Letting Go
Day TWENTY SIX
7am today with Alicia was like night and day from last night's class with Danielle. I was stiff, stiff, stiff as a board. First backward bend was painful. Lacked balance in second part of awkward. Fell out of eagle. Couldn't get my forehead to the floor in standing separate leg stretching. My knees were sore. The back of my right knee was feeling a dull pain. My body from yesterday felt like a well-tuned, well-oiled car and today, it was traded in for a jalopy. The difference was so stark that it was startling especially within just 11 hours. I never cease to marvel at how this practice teaches us to just go with the flow and take it day by day. I am happy to say that even though I was so stiff today I practiced with no judgment and didn't berate myself for not doing this or not doing that. It felt no natural to just accept and do the best I could. I feel like I've grown so much since I first began this practice 11 months ago when I would've been so easily frustrated and berated myself.
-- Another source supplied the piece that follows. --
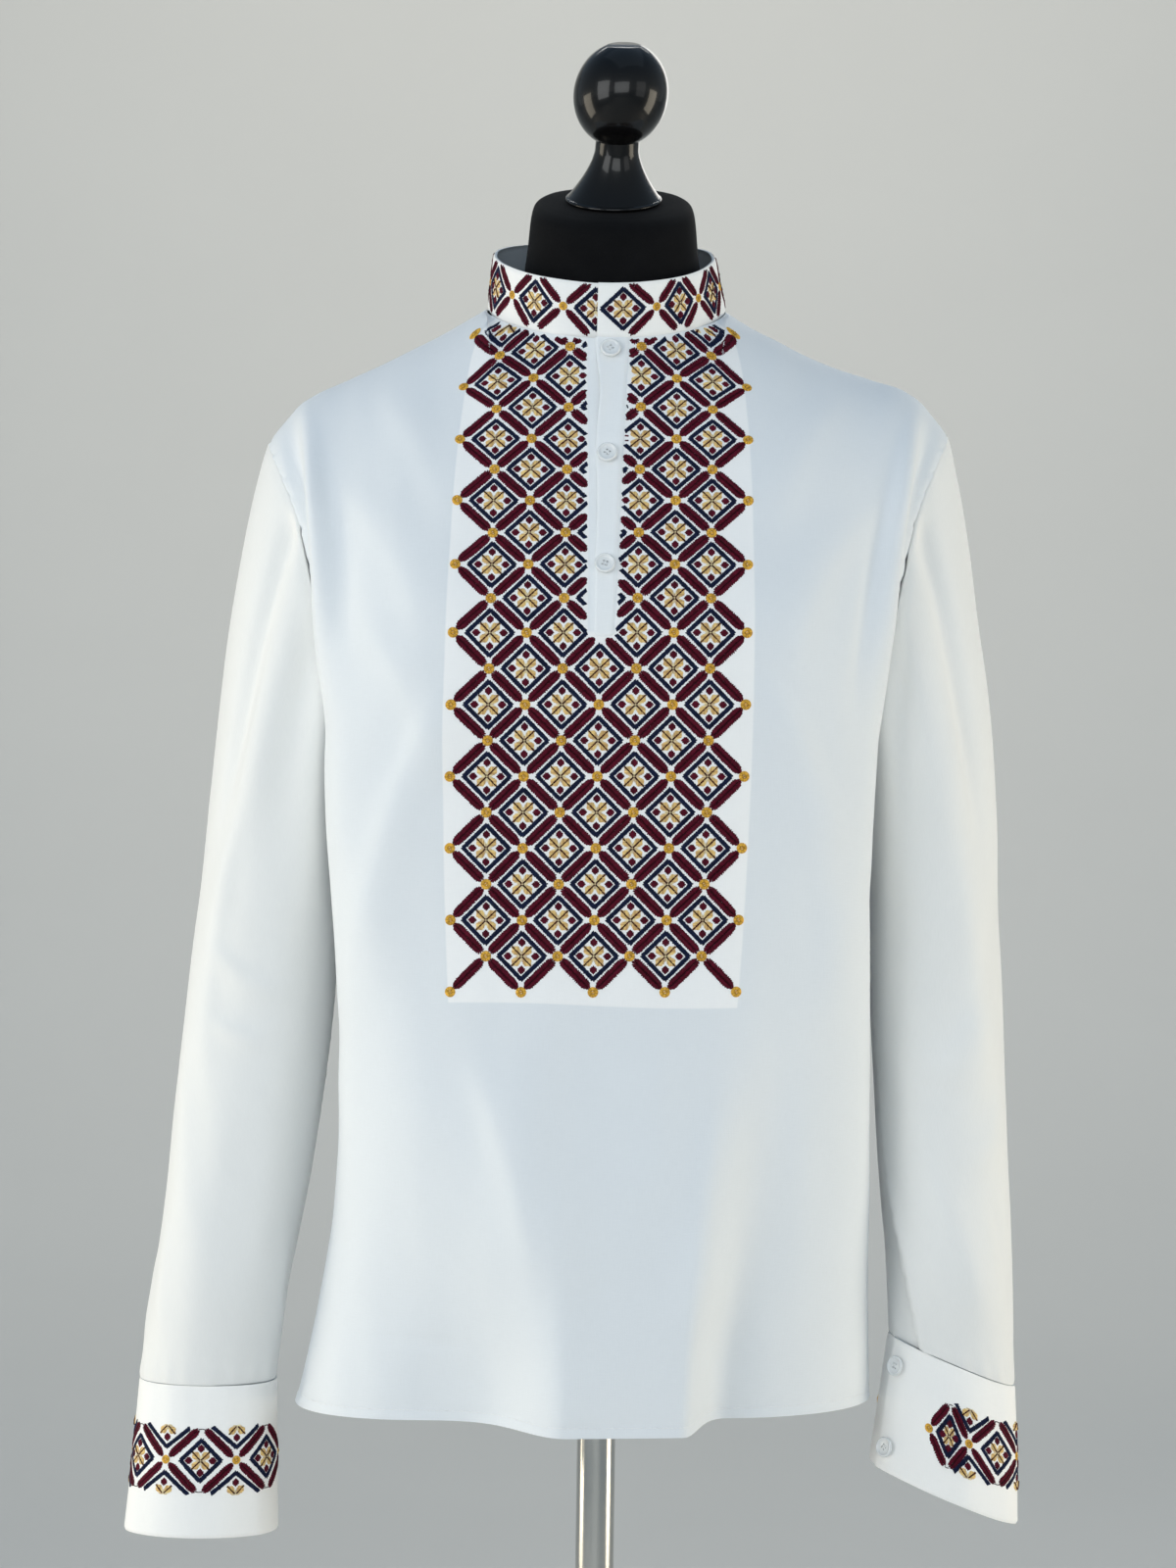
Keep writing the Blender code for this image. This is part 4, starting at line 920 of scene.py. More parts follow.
# %% Sleeve measures
Ring = namedtuple("Ring", "z outer inner middle_y half_depth square turn tilt")
LEFT_RINGS = table(
    Ring,
    (1.060, -0.2630, -0.1720, 0.004, 0.058, 2.3, 0, 0.00),
    (1.009, -0.2687, -0.1740, 0.002, 0.056, 2.3, 0, 0.00),
    (0.945, -0.2749, -0.1795, -0.002, 0.054, 2.3, -6, 0.00),
    (0.881, -0.2810, -0.1890, -0.006, 0.052, 2.3, -16, 0.00),
    (0.817, -0.2884, -0.2011, -0.010, 0.049, 2.3, -28, 0.00),
    (0.749, -0.2966, -0.2082, -0.013, 0.036, 2.2, -38, 0.00),
)
RIGHT_RINGS = table(
    Ring,
    (1.060, 0.2563, 0.1740, 0.004, 0.058, 2.3, 0, 0.00),
    (1.009, 0.2593, 0.1750, 0.002, 0.056, 2.3, 0, 0.00),
    (0.945, 0.2627, 0.1780, -0.002, 0.054, 2.3, 6, -0.03),
    (0.881, 0.2660, 0.1820, -0.006, 0.052, 2.3, 18, -0.12),
    (0.825, 0.2690, 0.1870, -0.010, 0.049, 2.3, 36, -0.24),
    (0.7680, 0.2708, 0.1890, -0.013, 0.036, 2.2, 56, -0.40),
)
VENT_LENGTH = 0.125
VENT_OVERLAP = radians(16)
VENT_SINK = 0.0044
VENT_UNDER_FROM = 0.8
SLEEVE_FLARE = 0.14
SLEEVE_HEAD_ROWS = 34
SLEEVE_FIRST_ROWS = (0, 0.006, 0.014, 0.026)
SLEEVE_HEAD_FROM = 0.045
SLEEVE_ROWS = 104
SLEEVE_COLUMNS = 104
SEAM_CROWDING = 0.012


def ring_points(rings, z, fractions, side, sink=0.0, extra=0.0):
    """Points of a sleeve or cuff ring. Fractions run from the seam round the front and the outer side."""
    ring = read_table(rings, z)
    wide, deep = rounded_rectangle(2 * pi * fractions + radians(ring.turn) + extra, 2 / ring.square)
    middle_x = (ring.outer + ring.inner) / 2
    x = middle_x - side * (abs(ring.outer - ring.inner) / 2 - sink) * wide
    y = ring.middle_y - (ring.half_depth - sink) * deep
    return np.stack([x, y, ring.z + ring.tilt * (x - middle_x)], axis=1)


def armhole(side):
    """The armhole from the armpit up the front's edge and down the back's, at even fractions."""
    edge = 0 if side < 0 else -1
    up = front.grid[front.armpit :, edge]
    down_back = back.grid[back.armpit :, edge][::-1]
    length_up = travelled(up)
    length_down = travelled(down_back)
    fractions = np.concatenate([length_up / length_up[-1] / 2, 0.5 + length_down[1:] / length_down[-1] / 2])
    part = np.linspace(0, 1, SLEEVE_COLUMNS + 1)
    even = part - SEAM_CROWDING * np.sin(4 * pi * part)
    return read_line(even, fractions, np.concatenate([up, down_back[1:]])), even


def sleeve_grid(rings, side):
    """A sleeve from the armhole down to its cuff, open along its seam."""
    loop, fractions = armhole(side)
    first_z = rings[0].z
    last_z = rings[-1].z
    first = ring_points(rings, first_z, fractions, side)
    arrive = unit(ring_points(rings, first_z - SLOPE_STEP, fractions, side) - first)
    reach = np.linalg.norm(first - loop, axis=1, keepdims=True)
    leave = unit(first - loop + [side * SLEEVE_FLARE, 0, 0] * reach)
    start = loop + leave * GAP
    parts = np.concatenate([SLEEVE_FIRST_ROWS, np.linspace(SLEEVE_HEAD_FROM, 1, SLEEVE_HEAD_ROWS)])
    grid = [hermite(start, first, leave * reach, arrive * reach, part) for part in parts]
    under = ramp(fractions, VENT_UNDER_FROM, 1.0)
    for z in np.linspace(first_z, last_z, SLEEVE_ROWS + 1)[1:]:
        open_part = ramp(z, last_z + VENT_LENGTH, last_z + VENT_LENGTH / 2)
        lap = VENT_OVERLAP * open_part * under**2
        grid.append(ring_points(rings, z, fractions, side, VENT_SINK * open_part * under, lap))
    grid = np.array(grid)
    grid[:, 0] += unit(grid[:, 1] - grid[:, 0]) * GAP / 2
    grid[:, -1] += unit(grid[:, -2] - grid[:, -1]) * GAP / 2
    return grid, fractions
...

This kind of letting go has been one of the joyous benefits of doing this yoga.
3 comments:
It always amazes me too! You'll feel like a true yogini one day and then the next day you are staring at the ceiling instead of the back wall in that first backbend and you think "oh shit. It's going to be one of THOSE classes!"
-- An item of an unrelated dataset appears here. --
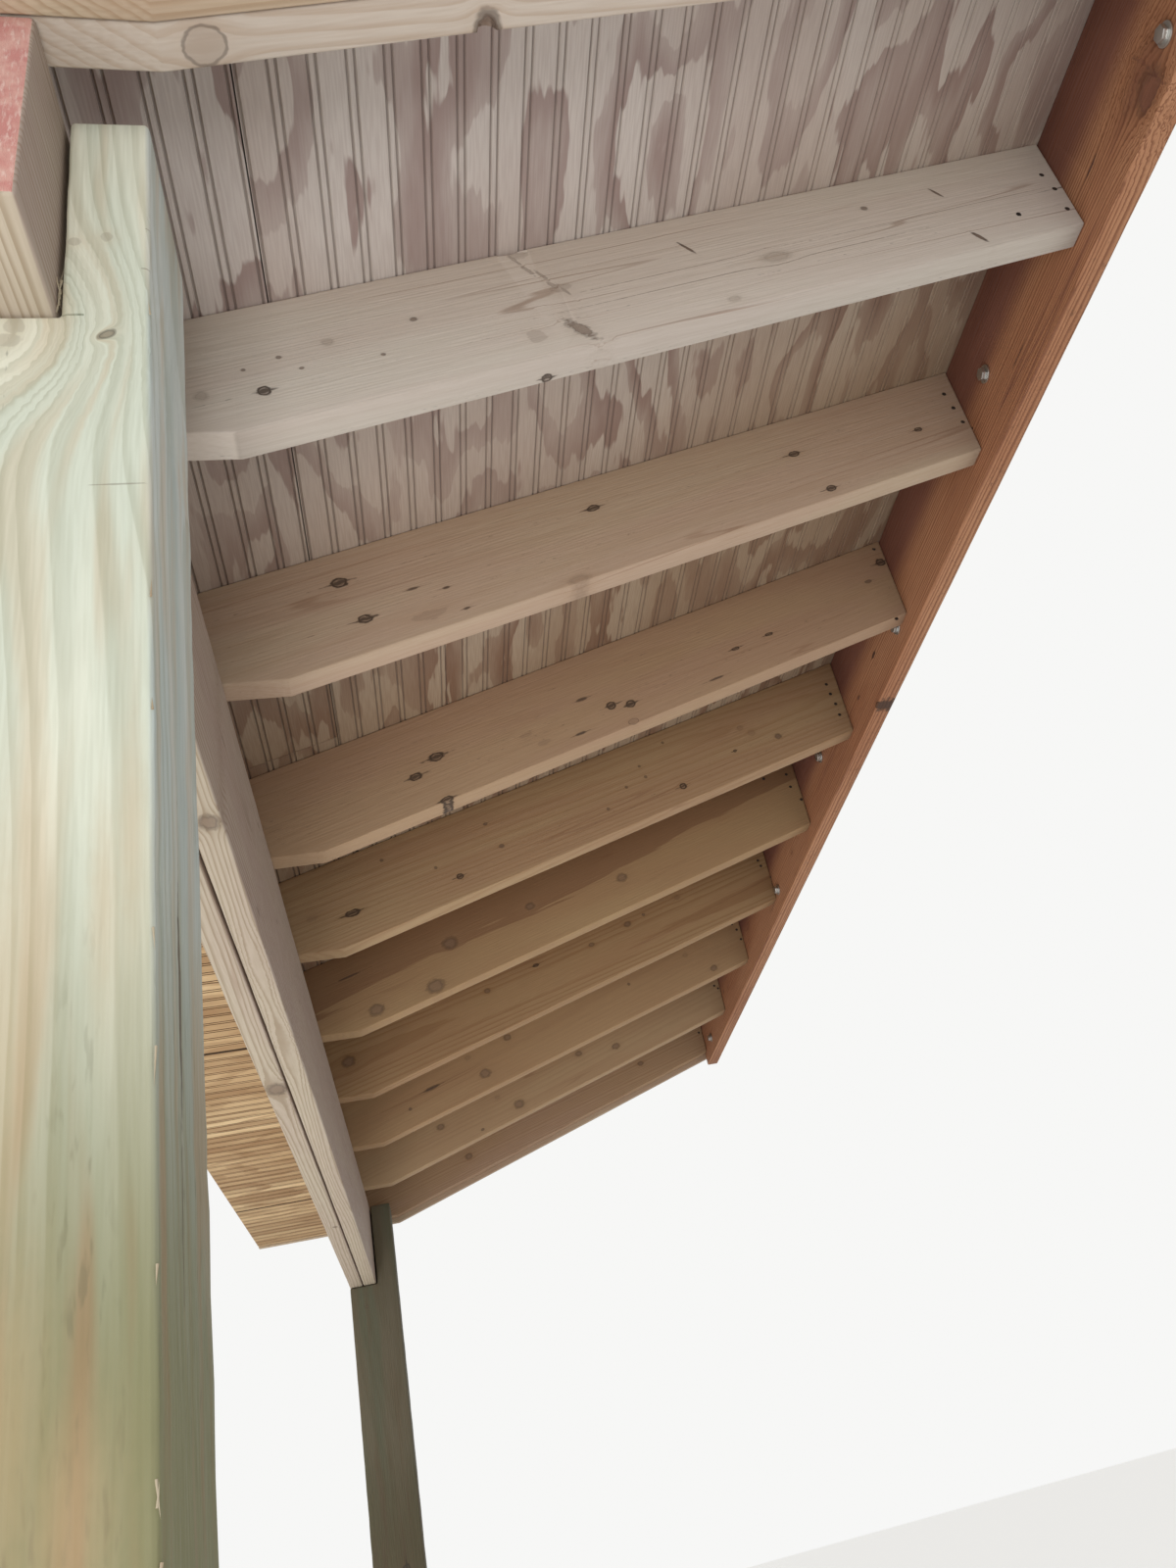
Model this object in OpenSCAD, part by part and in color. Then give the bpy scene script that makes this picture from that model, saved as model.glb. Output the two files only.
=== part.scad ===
// Lean-to porch canopy in dimension lumber.
// X runs along the wall with the near end at +X, +Y points into the wall, +Z is up.
// The origin is the centre of the ledger's back face, where it meets the wall.

/* [Ledger] */
// Thickness of the ledger board
ledger_t = 38.1; // [35:0.1:45]
// Height of the ledger board
ledger_h = 234.95; // [225:0.05:290]

/* [Rafters] */
// Thickness of a rafter
rafter_t = 38.1; // [35:0.1:45]
// Depth of a rafter, square to its length
rafter_h = 184.15; // [180:0.05:200]
// Distance from one rafter's centre to the next
rafter_spacing = 406.4; // [300:0.1:500]
// Rise of the roof over the run below
roof_rise = 4; // [3:0.25:4.5]
// Run over which the rise is measured
roof_run = 12; // [10:0.25:16]
// Level seat cut that shows on the wall side of the beam
seat_inboard = 80; // [40:1:100]
// How far the skewed rafter stands off its mark at the ledger
skew_at_wall = 10; // [-20:1:20]
// How far the skewed rafter stands off its mark at the beam
skew_at_beam = 45; // [-45:1:45]

/* [Beam] */
// Clear distance from the ledger's face to the beam
beam_clear = 1219.2; // [1000:0.1:1500]
// Thickness of one beam ply
ply_t = 38.1; // [35:0.1:40]
// Gap left between the two plies
ply_gap = 2; // [0.5:0.5:4]
// Height of a beam ply
beam_h = 234.95; // [180:0.05:290]
// How far the saw cut at the near end leans out at the beam's underside
beam_end_lean = 12; // [0:1:18]

/* [Posts] */
// Side of a square post
post_w = 139.7; // [130:0.1:190]
// Distance from the beam's end to a post's outer side
post_inset = 75; // [40:1:400]
// Gap between the beam and the post's tongue
tongue_gap = 2; // [1:0.5:4]
// Height of the beam's underside above the floor
headroom = 2240; // [1900:10:2700]

/* [Ceiling panels] */
// Thickness of the roof panels
panel_t = 15.9; // [12:0.1:19]
// Width of a whole sheet
sheet_w = 1219.2; // [1200:0.1:1250]
// Width trimmed off the upper sheets at the wall
upper_trim = 22; // [0:1:100]
// Gap at a joint between panels
panel_gap = 1.5; // [0.5:0.5:3]
// Gap between the roof panels and the wall
wall_gap = 3; // [2:0.5:10]

/* [Soffit] */
// Distance from the beam's outer face to the fascia
overhang = 262; // [150:1:290]
// Thickness of the soffit panels
soffit_t = 9.5; // [6:0.1:13]
// Length of the soffit piece at the far end
soffit_end = 444; // [200:1:900]
// Gap between the soffit's ends and the rake boards
soffit_end_gap = 4; // [0.5:0.5:6]

/* [Trim boards] */
// Thickness of the fascia and rake boards
trim_t = 19; // [15:0.5:25]
// How far the near rake board hangs below its rafter
near_rake_drop = 3; // [1:1:30]
// How far the far rake board hangs below its rafter
far_rake_drop = 14; // [1:1:30]

/* [Roofing] */
// Thickness of the lapped shingles
shingle_t = 10; // [6:0.5:14]
// How far the shingles pass the fascia
shingle_eave = 20; // [10:1:30]
// How far the shingles pass the rake boards
shingle_rake = 12; // [6:1:20]
// Thickness of the drip edges and the flashing
metal_t = 1; // [0.6:0.1:2]
// Height of a drip edge's face
drip_face = 38; // [25:1:60]
// Width of a drip edge's flange on the roof
drip_flange = 50; // [30:1:80]
// Height of the flashing's leg on the wall
flash_up = 100; // [60:1:150]
// Length of the flashing's leg on the shingles
flash_down = 100; // [60:1:150]

/* [Ledger bolts] */
// Diameter of a bolt's shank
bolt_d = 12.7; // [10:0.1:16]
// Width of a bolt's head across its flats
bolt_flats = 19; // [17:0.5:25]
// Height of a bolt's head
bolt_head = 8; // [6:0.5:12]
// Diameter of a washer
washer_d = 30; // [28:1:50]
// Thickness of a washer
washer_t = 2.5; // [1.5:0.5:4]
// Distance from the ledger's ends to the first and last bolt
bolt_first = 145; // [60:1:400]
// Largest distance along the ledger between bolts of one row
bolt_step = 1150; // [600:1:1600]
// Height of the lower bolts above the ledger's underside
bolt_low = 52; // [35:1:90]
// Height of the upper bolts above the ledger's underside
bolt_high = 120; // [100:1:180]

/* [Hidden] */
rafter_count = 10;
skewed_rafter = 4;
soffit_count = 4;
sheet_bays = 3;
hole_clearance = 0.3;
cutter_past = 1;
$fn = 48;

slope = roof_rise / roof_run;
pitch = atan(slope);
plumb_h = rafter_h / cos(pitch);

// The first and last marks are the ends of the ledger, so the spacings between them make up its length
length = (rafter_count - 1) * rafter_spacing;
near_x = length / 2;
far_x = -length / 2;

// The lower bolts are shared out evenly, and each upper bolt stands halfway between two of them
bolt_spaces = ceil((length - 2 * bolt_first) / bolt_step);
bolt_space = (length - 2 * bolt_first) / bolt_spaces;

// Depths from the wall, measured outward as negative Y
ledger_face = -ledger_t;
beam_in = ledger_face - beam_clear;
beam_w = 2 * ply_t + ply_gap;
beam_out = beam_in - beam_w;
kink_y = beam_in + seat_inboard;
tail_y = beam_out - overhang;
eave_y = tail_y - trim_t;

// Heights
ledger_top = ledger_h / 2;
ledger_low = -ledger_h / 2;
heel_low = ledger_top - plumb_h;
seat_z = heel_low + slope * (kink_y - ledger_face);
beam_low = seat_z - beam_h;
floor_z = beam_low - headroom;

// Height of the plane that lies off_t above the rafters' backs, square to the roof
function roof_z(y, off_t) = ledger_top + slope * (y - ledger_face) + off_t / cos(pitch);
function under_z(y) = max(roof_z(y, 0) - plumb_h, seat_z);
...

That was almost exactly word for word how my practice went today, and how I felt about it. Strange. :-) But I guess it's nice to know you're not alone in that world.
Hi BYC, the experience is truly humbling. One minute you are on top of the world and the next minute you are crawling on the floor wanting it to be over!
Johan, you are right. It's nice to know we are not alone. It makes me feel stronger knowing that others go through exactly what I go through and that all of this is completely normal.